== PROBLEM DESCRIPTION ==
Return the line containing "# Roll bar: a", the line containing "cad_parts[obj.name] = obj", and every line between them, exactly as they stand. Output nothing else.

== INFORMATION SHOWN ==

---------------

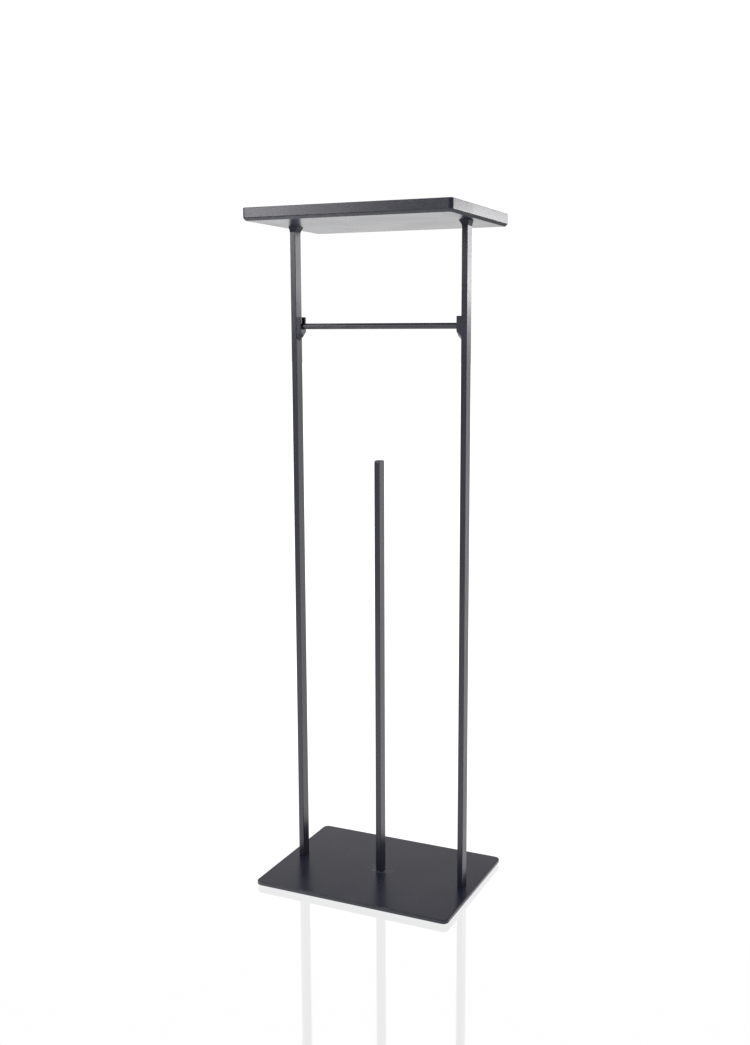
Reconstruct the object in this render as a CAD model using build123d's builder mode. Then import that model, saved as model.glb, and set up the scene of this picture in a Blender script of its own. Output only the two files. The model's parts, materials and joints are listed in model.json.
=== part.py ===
from build123d import *
import os

# Free-standing toilet roll stand in powder-coated steel, in millimetres.
# The origin is on the floor below the middle of the stand. +X runs to the right along
# the row of flat bars, -Y is the front and +Z is up.

# Overall sizes
overall_height = 700.0
upright_spacing = 189.0
upright_x = upright_spacing / 2

# Base plate, on four thin pads
pad_height = 2.0
pad_diameter = 12.0
pad_edge_radius = 0.4
pad_inset = 15.0
plate_width = 219.5
plate_depth = 158.5
plate_thickness = 4.5
plate_corner_radius = 6.0
plate_edge_radius = 1.2
plate_bottom = pad_height
plate_top = plate_bottom + plate_thickness

# Flat bar of the two uprights and the spindle: narrow side along X, wide side along Y
bar_width = 6.0
bar_depth = 12.0
bar_edge_radius = 0.5
foot_chamfer = 0.3
spindle_top = 452.0
spindle_end_radius = 2.5

# Countersunk screws that hold the flat bars from below
screw_diameter = 4.0
screw_hole_diameter = 4.5
screw_length = 14.0
screw_head_diameter = 8.0
screw_head_angle = 90.0
socket_across_flats = 2.5
socket_depth = 1.6
tapped_depth = 12.0

# Shelf tray, folded from sheet
tray_width = 220.0
tray_depth = 154.0
rim_height = 12.5
sheet_thickness = 1.5
tray_corner_radius = 3.5
tray_edge_slant = 2.5
slant_upper_radius = 1.6
slant_lower_radius = 0.9
rim_edge_radius = 0.5
tray_underside = overall_height - rim_height

# Weld fillet around the top end of each upright, largest on its inner side
weld_height = 5.2
weld_inner_leg = 3.6
weld_outer_leg = 1.6
weld_end_leg = 1.8
weld_toe = 0.15
weld_corner_radius = 1.5

# Roll bar, and the two cradles that it lies in
roll_bar_diameter = 6.0
roll_bar_z = 587.5
roll_bar_end_gap = 0.5
roll_bar_chamfer = 0.5
roll_bar_length = upright_spacing - bar_width - 2 * roll_bar_end_gap
cradle_thickness = 5.2
cradle_depth = 11.4
cradle_rise = 9.5
cradle_drop = 15.2
cradle_point_height = 5.0
cradle_edge_radius = 0.5
slot_gap = 0.3
slot_width = roll_bar_diameter + 2 * slot_gap

foot_positions = [-upright_x, 0.0, upright_x]

os.makedirs("parts", exist_ok=True)


def save(name, piece):
    """Label a finished piece and write it as the node of the same name."""
    piece.part.label = name
    export_step(piece.part, f"parts/{name}.step")


def from_below(x, z):
    """A place on an underside, for a hole that goes up from it."""
    return Location((x, 0, z), (180, 0, 0))


# Base plate: soft upper and lower edges, and a countersunk hole below each flat bar
with BuildPart() as base_plate:
    with BuildSketch(Plane.XY.offset(plate_bottom)):
        RectangleRounded(plate_width, plate_depth, plate_corner_radius)
    extrude(amount=plate_thickness)
    rims = base_plate.faces().filter_by(Axis.Z).edges()
    fillet(rims, plate_edge_radius)
    with Locations([from_below(x, plate_bottom) for x in foot_positions]):
        CounterSinkHole(
            radius=screw_hole_diameter / 2,
            counter_sink_radius=screw_head_diameter / 2,
            counter_sink_angle=screw_head_angle,
        )
save("base_plate", base_plate)


# Four round pads, one near each corner of the plate
def floor_pad(side_x, side_y):
    """A thin round pad stuck under the plate."""
    with BuildPart() as pad:
        with BuildSketch(Plane.XY):
            with Locations((
                side_x * (plate_width / 2 - pad_inset),
                side_y * (plate_depth / 2 - pad_inset),
            )):
                Circle(pad_diameter / 2)
        extrude(amount=pad_height)
        fillet(pad.faces().sort_by(Axis.Z)[0].edges(), pad_edge_radius)
    return pad


for row, side_y in (("front", -1), ("rear", 1)):
    for column, side_x in (("left", -1), ("right", 1)):
        save(f"{row}_{column}_pad", floor_pad(side_x, side_y))


# Flat bars: each is softened around its foot and tapped from below for its screw
def finish_foot(bar, centre_x):
    """Chamfer the foot of the flat bar being built and tap its screw hole."""
    chamfer(bar.faces().sort_by(Axis.Z)[0].edges(), foot_chamfer)
    with Locations(from_below(centre_x, plate_top)):
        Hole(screw_diameter / 2, depth=tapped_depth)


def upright(side):
    """A flat bar with soft long edges that runs from the plate to the tray."""
    with BuildPart() as bar:
        with BuildSketch(Plane.XY.offset(plate_top)):
            with Locations((side * upright_x, 0)):
                RectangleRounded(bar_width, bar_depth, bar_edge_radius)
        extrude(amount=tray_underside - plate_top)
        finish_foot(bar, side * upright_x)
    return bar


save("left_upright", upright(-1))
save("right_upright", upright(1))

# The spindle ends in the open: its end is rounded to front and rear, and soft all round
with BuildPart() as spare_roll_spindle:
    with BuildSketch(Plane.YZ.offset(-bar_width / 2)):
        with Locations((0, plate_top)):
            Rectangle(bar_depth, spindle_top - plate_top, align=(Align.CENTER, Align.MIN))
        fillet(vertices().group_by(Axis.Y)[-1], spindle_end_radius)
    extrude(amount=bar_width)
    outline = spare_roll_spindle.faces().filter_by(Axis.X).edges()
    fillet(outline - outline.group_by(Axis.Z)[0], bar_edge_radius)
    finish_foot(spare_roll_spindle, 0)
save("spare_roll_spindle", spare_roll_spindle)

# Screws: a cone head with a hexagon socket, flush with the plate's underside. At 90
# degrees the head is as tall as its radius is larger than the shank's.
with BuildPart() as base_screws:
    with Locations([(x, 0, plate_bottom) for x in foot_positions]):
        Cone(
            bottom_radius=screw_head_diameter / 2,
            top_radius=screw_diameter / 2,
            height=(screw_head_diameter - screw_diameter) / 2,
            align=(Align.CENTER, Align.CENTER, Align.MIN),
        )
        Cylinder(
            radius=screw_diameter / 2,
            height=screw_length,
            align=(Align.CENTER, Align.CENTER, Align.MIN),
        )
    with BuildSketch(Plane.XY.offset(plate_bottom)):
        with Locations([(x, 0) for x in foot_positions]):
            RegularPolygon(socket_across_flats / 2, 6, major_radius=False)
    extrude(amount=socket_depth, mode=Mode.SUBTRACT)
save("base_screws", base_screws)

# Shelf tray: a shallow open box of sheet with rounded corners and a slanted lower edge
with BuildPart() as shelf_tray:
    with BuildSketch(Plane.XY.offset(tray_underside)):
        RectangleRounded(tray_width, tray_depth, tray_corner_radius)
    extrude(amount=rim_height)
    chamfer(shelf_tray.faces().sort_by(Axis.Z)[0].edges(), tray_edge_slant)
    offset(amount=-sheet_thickness, openings=shelf_tray.faces().sort_by(Axis.Z)[-1])
    fillet(shelf_tray.edges().group_by(Axis.Z)[0], slant_lower_radius)
    slant_top = tray_underside + tray_edge_slant
    upper_rims = shelf_tray.edges().filter_by_position(Axis.Z, slant_top - 0.01, slant_top + 0.01)
    fillet(upper_rims, slant_upper_radius)
    fillet(shelf_tray.faces().sort_by(Axis.Z)[-1].edges(), rim_edge_radius)
save("shelf_tray", shelf_tray)


# Weld fillets between the uprights and the tray
def tray_weld(side):
    """A fillet that widens from the upright's outline up to the tray."""
    inward = (weld_inner_leg - weld_outer_leg) / 2
    with BuildPart() as weld:
        with BuildSketch(Plane.XY.offset(tray_underside - weld_height)):
            with Locations((side * upright_x, 0)):
                RectangleRounded(
                    bar_width + 2 * weld_toe,
                    bar_depth + 2 * weld_toe,
                    bar_edge_radius + weld_toe,
                )
        with BuildSketch(Plane.XY.offset(tray_underside)):
            with Locations((side * (upright_x - inward), 0)):
                RectangleRounded(
                    bar_width + weld_inner_leg + weld_outer_leg,
                    bar_depth + 2 * weld_end_leg,
                    weld_corner_radius,
                )
        loft()
        with BuildSketch(Plane.XY.offset(tray_underside - weld_height)):
            with Locations((side * upright_x, 0)):
                RectangleRounded(bar_width, bar_depth, bar_edge_radius)
        extrude(amount=weld_height, mode=Mode.SUBTRACT)
    return weld


save("left_tray_weld", tray_weld(-1))
save("right_tray_weld", tray_weld(1))


# Cradles: blocks on the inner faces of the uprights, open at the top
def cradle(side):
    """A block with a U slot, whose lower end runs down to a point on the upright.

    Its side profile ends below in a V. The profile is swept inwards and upwards at 45
    degrees, which slants the underside, and the block is then cut level at the top.
    """
    half_depth = cradle_depth / 2
    top_z = roll_bar_z + cradle_rise
    tip_z = roll_bar_z - cradle_drop
    shoulder_z = tip_z + cradle_point_height
    bar_face = Plane.YZ.offset(side * (upright_x - bar_width / 2))
    with BuildPart() as block:
        with BuildSketch(bar_face):
            Polygon(
                (-half_depth, top_z),
                (-half_depth, shoulder_z),
                (0, tip_z),
                (half_depth, shoulder_z),
                (half_depth, top_z),
                align=None,
            )
        extrude(amount=cradle_thickness * 2**0.5, dir=(-side, 0, 1))
        split(bisect_by=Plane.XY.offset(top_z), keep=Keep.BOTTOM)
        inner_face = block.faces().sort_by(Axis.X)[-1 if side < 0 else 0]
        fillet(inner_face.edges(), cradle_edge_radius)
        with BuildSketch(bar_face):
            with Locations((0, roll_bar_z)):
                Circle(slot_width / 2)
                Rectangle(slot_width, 2 * cradle_rise, align=(Align.CENTER, Align.MIN))
        extrude(amount=-side * cradle_thickness, mode=Mode.SUBTRACT)
    return block


save("left_cradle", cradle(-1))
save("right_cradle", cradle(1))

# Roll bar: a plain round rod with chamfered ends
with BuildPart() as roll_bar:
    with BuildSketch(Plane.YZ):
        with Locations((0, roll_bar_z)):
            Circle(roll_bar_diameter / 2)
    extrude(amount=roll_bar_length / 2, both=True)
    chamfer(roll_bar.faces().filter_by(Axis.X).edges(), roll_bar_chamfer)
save("roll_bar", roll_bar)
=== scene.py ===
import json
import math
import random

import bmesh
import bpy
from mathutils import Matrix, Vector

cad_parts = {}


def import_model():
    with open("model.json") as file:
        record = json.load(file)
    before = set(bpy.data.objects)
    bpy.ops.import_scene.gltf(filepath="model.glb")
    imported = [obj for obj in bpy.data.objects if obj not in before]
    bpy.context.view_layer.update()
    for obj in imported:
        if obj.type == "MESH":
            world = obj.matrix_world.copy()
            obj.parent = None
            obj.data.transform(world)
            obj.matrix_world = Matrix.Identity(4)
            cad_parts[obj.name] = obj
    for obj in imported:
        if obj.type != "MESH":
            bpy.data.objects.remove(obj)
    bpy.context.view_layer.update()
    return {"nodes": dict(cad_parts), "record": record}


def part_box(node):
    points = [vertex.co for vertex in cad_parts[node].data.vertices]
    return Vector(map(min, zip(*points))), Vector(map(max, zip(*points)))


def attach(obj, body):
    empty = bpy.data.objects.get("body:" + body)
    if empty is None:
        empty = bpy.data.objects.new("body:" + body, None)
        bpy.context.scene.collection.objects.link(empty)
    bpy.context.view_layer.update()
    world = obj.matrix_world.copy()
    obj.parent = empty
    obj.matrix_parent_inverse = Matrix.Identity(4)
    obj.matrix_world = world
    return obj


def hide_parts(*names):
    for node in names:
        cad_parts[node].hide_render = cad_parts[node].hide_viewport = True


# A free-standing toilet roll stand in black powder coat: materials, weld beads, camera
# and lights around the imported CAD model. Metres, +X right, -Y front, +Z up.

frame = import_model()

MM = 0.001
WHITE = (1.0, 1.0, 1.0, 1.0)

# Most values of a noise lie in this range. A range below is where a mark fades in.
NOISE_RANGE = (0.3, 0.7)

# Powder coat: linear colours, features to the metre, and how strongly each one shows
COAT_COLOUR = (0.0035, 0.0046, 0.0155)
COAT_LIGHT = (0.0065, 0.0080, 0.0190)
RUBBED_COLOUR = (0.060, 0.062, 0.068)
DUST_COLOUR = (0.15, 0.15, 0.155)
CLOUD_SCALE = 22.0
CLOUD_ROUGHNESS = 0.015
PEEL_SCALE = 900.0
GRAIN_SCALE = 4200.0
GRAIN_DEPTH = 0.001 * MM
PATCH_SCALE = 130.0
PATCH_RANGE = (0.46, 0.62)
RUBBED_POLISH = 0.06
SPECK_SCALE = 1500.0
SPECK_RANGE = (0.80, 0.84)
SPECK_STRENGTH = 0.5

# Handling marks on the plate, in an oval around the spindle's foot
HAZE_HALF_WIDTH = 17 * MM
HAZE_HALF_DEPTH = 11 * MM
HAZE_REACH = (1.3, 0.2)
HAZE_SCALE = 260.0
HAZE_RANGE = (0.42, 0.68)
HAZE_STRENGTH = 0.45
HAZE_ROUGHNESS = 0.14

# Scratches around the roll bar
SCRATCH_STRETCH = (2600.0, 60.0, 60.0)
SCRATCH_RANGE = (0.52, 0.72)
SCRATCH_AREA_SCALE = 35.0
SCRATCH_AREA_RANGE = (0.35, 0.65)
SCRATCH_STRENGTH = 0.20
SCRATCH_ROUGHNESS = 0.06

# Zinc of the screws and foam rubber of the pads
ZINC_DARK = (0.42, 0.43, 0.44)
ZINC_LIGHT = (0.60, 0.60, 0.58)
ZINC_CLOUD_SCALE = 400.0
TURNING_STRETCH = (600.0, 600.0, 9000.0)
TURNING_DEPTH = 0.006 * MM
RUBBER_DARK = (0.006, 0.006, 0.007)
RUBBER_LIGHT = (0.028, 0.028, 0.030)
PORE_SCALE = 2600.0
PORE_RANGE = (0.35, 0.6)
PORE_DEPTH = 0.06 * MM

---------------

== RESPONSE TO THE EXERCISE ==
# Roll bar: a plain round rod with chamfered ends
with BuildPart() as roll_bar:
    with BuildSketch(Plane.YZ):
        with Locations((0, roll_bar_z)):
            Circle(roll_bar_diameter / 2)
    extrude(amount=roll_bar_length / 2, both=True)
    chamfer(roll_bar.faces().filter_by(Axis.X).edges(), roll_bar_chamfer)
save("roll_bar", roll_bar)
=== scene.py ===
import json
import math
import random

import bmesh
import bpy
from mathutils import Matrix, Vector

cad_parts = {}


def import_model():
    with open("model.json") as file:
        record = json.load(file)
    before = set(bpy.data.objects)
    bpy.ops.import_scene.gltf(filepath="model.glb")
    imported = [obj for obj in bpy.data.objects if obj not in before]
    bpy.context.view_layer.update()
    for obj in imported:
        if obj.type == "MESH":
            world = obj.matrix_world.copy()
            obj.parent = None
            obj.data.transform(world)
            obj.matrix_world = Matrix.Identity(4)
            cad_parts[obj.name] = obj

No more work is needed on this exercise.